Source data
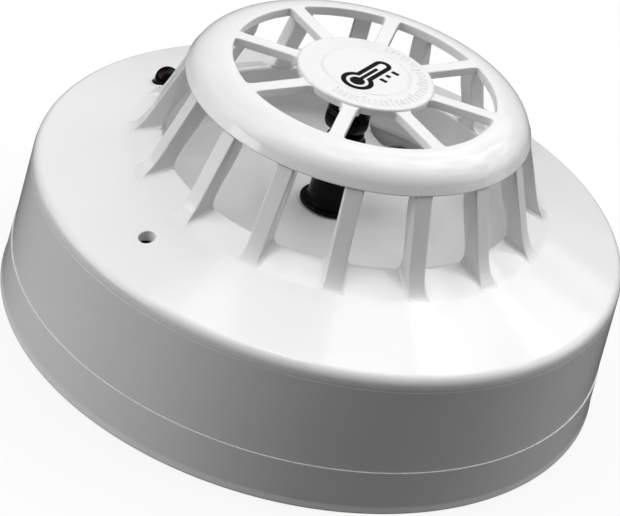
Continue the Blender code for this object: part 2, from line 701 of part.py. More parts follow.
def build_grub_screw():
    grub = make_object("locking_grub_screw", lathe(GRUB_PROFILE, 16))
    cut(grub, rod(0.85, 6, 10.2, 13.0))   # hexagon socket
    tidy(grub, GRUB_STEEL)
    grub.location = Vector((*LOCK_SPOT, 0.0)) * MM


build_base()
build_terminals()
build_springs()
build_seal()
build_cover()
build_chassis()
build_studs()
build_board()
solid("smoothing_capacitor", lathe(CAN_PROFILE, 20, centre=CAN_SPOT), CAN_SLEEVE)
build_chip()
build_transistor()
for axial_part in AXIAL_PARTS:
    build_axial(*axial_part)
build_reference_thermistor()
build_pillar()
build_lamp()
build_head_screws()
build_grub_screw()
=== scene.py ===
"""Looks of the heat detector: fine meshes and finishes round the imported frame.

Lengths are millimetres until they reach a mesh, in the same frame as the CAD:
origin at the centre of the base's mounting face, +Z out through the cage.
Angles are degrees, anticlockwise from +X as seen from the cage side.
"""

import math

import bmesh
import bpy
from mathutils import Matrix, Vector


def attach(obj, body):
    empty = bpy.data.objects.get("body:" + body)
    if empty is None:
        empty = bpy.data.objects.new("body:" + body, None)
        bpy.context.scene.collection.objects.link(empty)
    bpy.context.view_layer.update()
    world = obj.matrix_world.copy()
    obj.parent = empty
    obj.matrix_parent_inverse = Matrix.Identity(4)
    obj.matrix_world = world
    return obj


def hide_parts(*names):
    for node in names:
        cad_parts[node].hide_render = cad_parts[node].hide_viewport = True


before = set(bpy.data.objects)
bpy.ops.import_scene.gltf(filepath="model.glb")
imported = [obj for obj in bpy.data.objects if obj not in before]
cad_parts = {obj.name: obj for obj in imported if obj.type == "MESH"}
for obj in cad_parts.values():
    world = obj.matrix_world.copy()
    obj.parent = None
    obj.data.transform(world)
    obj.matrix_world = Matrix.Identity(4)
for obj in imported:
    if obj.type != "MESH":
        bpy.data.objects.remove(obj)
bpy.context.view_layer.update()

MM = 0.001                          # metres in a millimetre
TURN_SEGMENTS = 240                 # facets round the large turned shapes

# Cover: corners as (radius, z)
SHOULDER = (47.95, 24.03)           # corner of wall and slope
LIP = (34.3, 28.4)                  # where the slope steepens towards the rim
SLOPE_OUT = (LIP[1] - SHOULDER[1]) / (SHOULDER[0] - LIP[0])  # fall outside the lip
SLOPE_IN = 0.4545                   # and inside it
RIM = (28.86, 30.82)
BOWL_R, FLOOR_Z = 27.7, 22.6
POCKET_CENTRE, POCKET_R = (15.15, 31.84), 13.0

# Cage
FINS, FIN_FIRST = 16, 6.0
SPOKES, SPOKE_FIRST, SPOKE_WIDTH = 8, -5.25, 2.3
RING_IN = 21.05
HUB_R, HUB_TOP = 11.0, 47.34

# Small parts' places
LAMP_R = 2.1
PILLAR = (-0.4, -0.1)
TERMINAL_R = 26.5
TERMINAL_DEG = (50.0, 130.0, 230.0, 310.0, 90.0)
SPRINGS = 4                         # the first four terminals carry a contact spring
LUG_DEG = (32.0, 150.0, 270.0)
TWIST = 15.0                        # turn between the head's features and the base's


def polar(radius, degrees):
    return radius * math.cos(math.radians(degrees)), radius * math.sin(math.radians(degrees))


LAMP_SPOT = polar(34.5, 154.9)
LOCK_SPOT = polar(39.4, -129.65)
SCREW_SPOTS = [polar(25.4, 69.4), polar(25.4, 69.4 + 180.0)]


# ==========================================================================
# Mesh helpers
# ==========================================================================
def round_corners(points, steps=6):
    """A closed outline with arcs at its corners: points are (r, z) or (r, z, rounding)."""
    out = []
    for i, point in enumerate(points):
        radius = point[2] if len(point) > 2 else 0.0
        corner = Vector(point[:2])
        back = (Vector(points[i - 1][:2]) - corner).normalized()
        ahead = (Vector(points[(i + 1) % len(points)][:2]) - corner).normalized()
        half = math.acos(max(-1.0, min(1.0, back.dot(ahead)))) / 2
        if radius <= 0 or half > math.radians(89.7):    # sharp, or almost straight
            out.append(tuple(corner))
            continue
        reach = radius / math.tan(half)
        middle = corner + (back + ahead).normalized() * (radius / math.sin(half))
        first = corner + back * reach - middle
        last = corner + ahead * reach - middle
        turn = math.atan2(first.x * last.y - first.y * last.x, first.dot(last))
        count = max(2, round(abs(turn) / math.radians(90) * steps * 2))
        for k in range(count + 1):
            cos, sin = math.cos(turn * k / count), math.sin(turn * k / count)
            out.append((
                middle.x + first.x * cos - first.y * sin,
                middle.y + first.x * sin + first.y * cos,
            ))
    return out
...
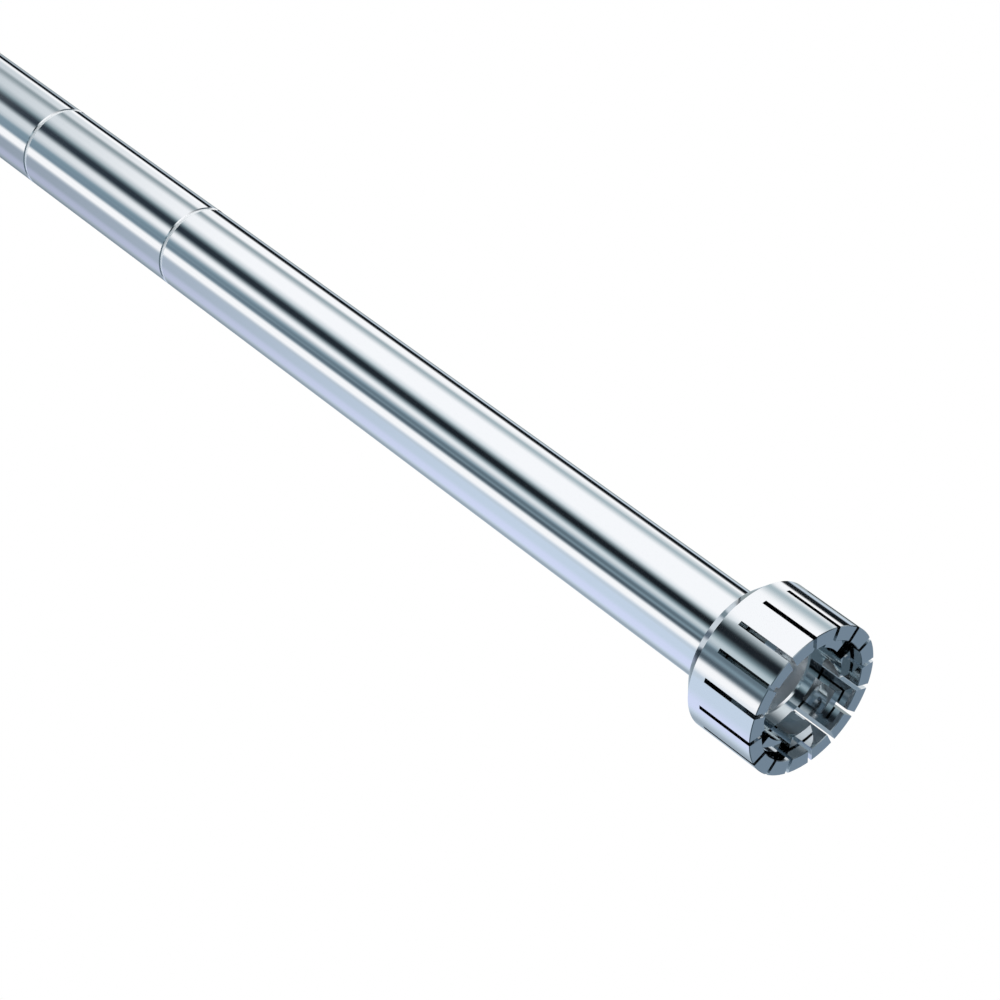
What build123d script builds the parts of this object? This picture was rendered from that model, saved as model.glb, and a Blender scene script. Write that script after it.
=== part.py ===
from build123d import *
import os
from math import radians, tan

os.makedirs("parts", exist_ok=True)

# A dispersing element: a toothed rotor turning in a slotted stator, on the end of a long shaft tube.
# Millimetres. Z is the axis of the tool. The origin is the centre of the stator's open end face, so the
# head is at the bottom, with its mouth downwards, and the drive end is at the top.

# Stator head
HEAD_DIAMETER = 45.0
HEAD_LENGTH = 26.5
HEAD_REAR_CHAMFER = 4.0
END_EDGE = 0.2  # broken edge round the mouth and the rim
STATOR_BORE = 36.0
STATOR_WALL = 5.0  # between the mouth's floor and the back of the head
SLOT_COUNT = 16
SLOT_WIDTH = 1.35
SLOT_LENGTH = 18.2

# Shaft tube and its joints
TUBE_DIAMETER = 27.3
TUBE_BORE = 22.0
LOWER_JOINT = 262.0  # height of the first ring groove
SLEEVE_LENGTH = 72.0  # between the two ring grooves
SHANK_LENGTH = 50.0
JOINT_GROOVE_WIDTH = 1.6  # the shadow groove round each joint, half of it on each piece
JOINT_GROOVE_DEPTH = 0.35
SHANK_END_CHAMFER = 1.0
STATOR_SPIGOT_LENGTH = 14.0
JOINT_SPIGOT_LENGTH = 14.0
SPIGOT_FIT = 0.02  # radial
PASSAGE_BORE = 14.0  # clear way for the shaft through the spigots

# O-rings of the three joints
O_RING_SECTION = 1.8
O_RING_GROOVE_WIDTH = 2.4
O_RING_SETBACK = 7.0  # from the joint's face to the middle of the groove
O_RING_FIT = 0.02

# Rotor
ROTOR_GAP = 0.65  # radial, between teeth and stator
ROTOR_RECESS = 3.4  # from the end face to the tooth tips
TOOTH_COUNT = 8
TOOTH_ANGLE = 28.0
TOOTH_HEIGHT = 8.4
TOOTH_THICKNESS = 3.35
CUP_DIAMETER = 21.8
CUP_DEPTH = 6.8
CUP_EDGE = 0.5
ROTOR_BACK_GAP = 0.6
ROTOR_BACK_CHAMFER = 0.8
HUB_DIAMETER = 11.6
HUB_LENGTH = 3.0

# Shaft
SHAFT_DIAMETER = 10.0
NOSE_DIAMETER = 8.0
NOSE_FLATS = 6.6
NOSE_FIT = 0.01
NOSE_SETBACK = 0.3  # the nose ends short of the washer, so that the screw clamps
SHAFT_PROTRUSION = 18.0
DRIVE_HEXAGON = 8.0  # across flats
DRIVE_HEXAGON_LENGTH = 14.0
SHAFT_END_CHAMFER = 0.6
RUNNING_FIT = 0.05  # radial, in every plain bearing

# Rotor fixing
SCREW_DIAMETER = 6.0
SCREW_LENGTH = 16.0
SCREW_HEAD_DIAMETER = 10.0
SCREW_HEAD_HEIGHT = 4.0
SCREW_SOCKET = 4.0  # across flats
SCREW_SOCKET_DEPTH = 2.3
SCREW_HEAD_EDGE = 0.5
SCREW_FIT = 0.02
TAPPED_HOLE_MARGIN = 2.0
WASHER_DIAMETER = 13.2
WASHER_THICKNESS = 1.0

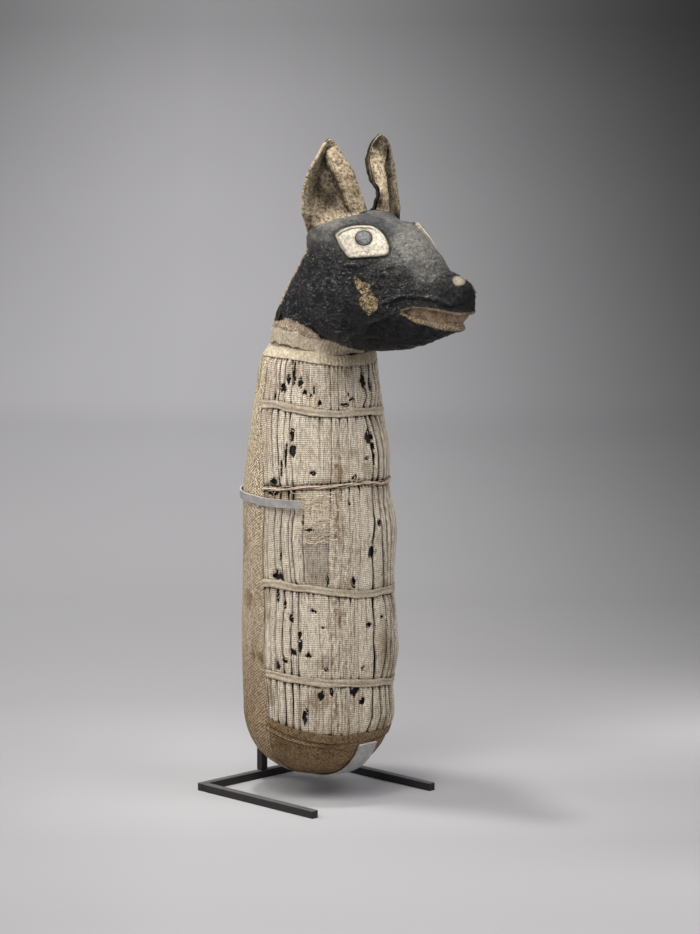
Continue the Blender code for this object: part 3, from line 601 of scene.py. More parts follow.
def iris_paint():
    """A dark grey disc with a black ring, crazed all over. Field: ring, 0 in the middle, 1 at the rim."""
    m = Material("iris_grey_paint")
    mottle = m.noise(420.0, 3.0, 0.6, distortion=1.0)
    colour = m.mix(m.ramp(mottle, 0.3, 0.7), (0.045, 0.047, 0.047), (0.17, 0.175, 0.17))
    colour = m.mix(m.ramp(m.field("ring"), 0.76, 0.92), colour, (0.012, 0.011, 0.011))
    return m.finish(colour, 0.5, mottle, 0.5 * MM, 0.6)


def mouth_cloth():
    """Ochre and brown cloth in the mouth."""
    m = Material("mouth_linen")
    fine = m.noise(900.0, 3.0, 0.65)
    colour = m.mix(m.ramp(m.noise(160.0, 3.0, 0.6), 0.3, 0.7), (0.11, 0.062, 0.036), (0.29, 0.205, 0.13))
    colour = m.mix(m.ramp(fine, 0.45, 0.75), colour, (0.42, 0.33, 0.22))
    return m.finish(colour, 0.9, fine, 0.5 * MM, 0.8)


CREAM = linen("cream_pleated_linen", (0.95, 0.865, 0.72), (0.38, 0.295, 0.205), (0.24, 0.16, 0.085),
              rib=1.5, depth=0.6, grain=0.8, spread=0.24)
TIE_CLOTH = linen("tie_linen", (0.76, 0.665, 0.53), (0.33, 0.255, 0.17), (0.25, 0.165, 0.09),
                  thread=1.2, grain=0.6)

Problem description
Repeat, exactly as they stand above, the lines from the line with "Continue the Blender code for this object: part 2, from" to the line with "the imported frame.", both lines included.

The result
Continue the Blender code for this object: part 2, from line 701 of part.py. More parts follow.
def build_grub_screw():
    grub = make_object("locking_grub_screw", lathe(GRUB_PROFILE, 16))
    cut(grub, rod(0.85, 6, 10.2, 13.0))   # hexagon socket
    tidy(grub, GRUB_STEEL)
    grub.location = Vector((*LOCK_SPOT, 0.0)) * MM


build_base()
build_terminals()
build_springs()
build_seal()
build_cover()
build_chassis()
build_studs()
build_board()
solid("smoothing_capacitor", lathe(CAN_PROFILE, 20, centre=CAN_SPOT), CAN_SLEEVE)
build_chip()
build_transistor()
for axial_part in AXIAL_PARTS:
    build_axial(*axial_part)
build_reference_thermistor()
build_pillar()
build_lamp()
build_head_screws()
build_grub_screw()
=== scene.py ===
"""Looks of the heat detector: fine meshes and finishes round the imported frame.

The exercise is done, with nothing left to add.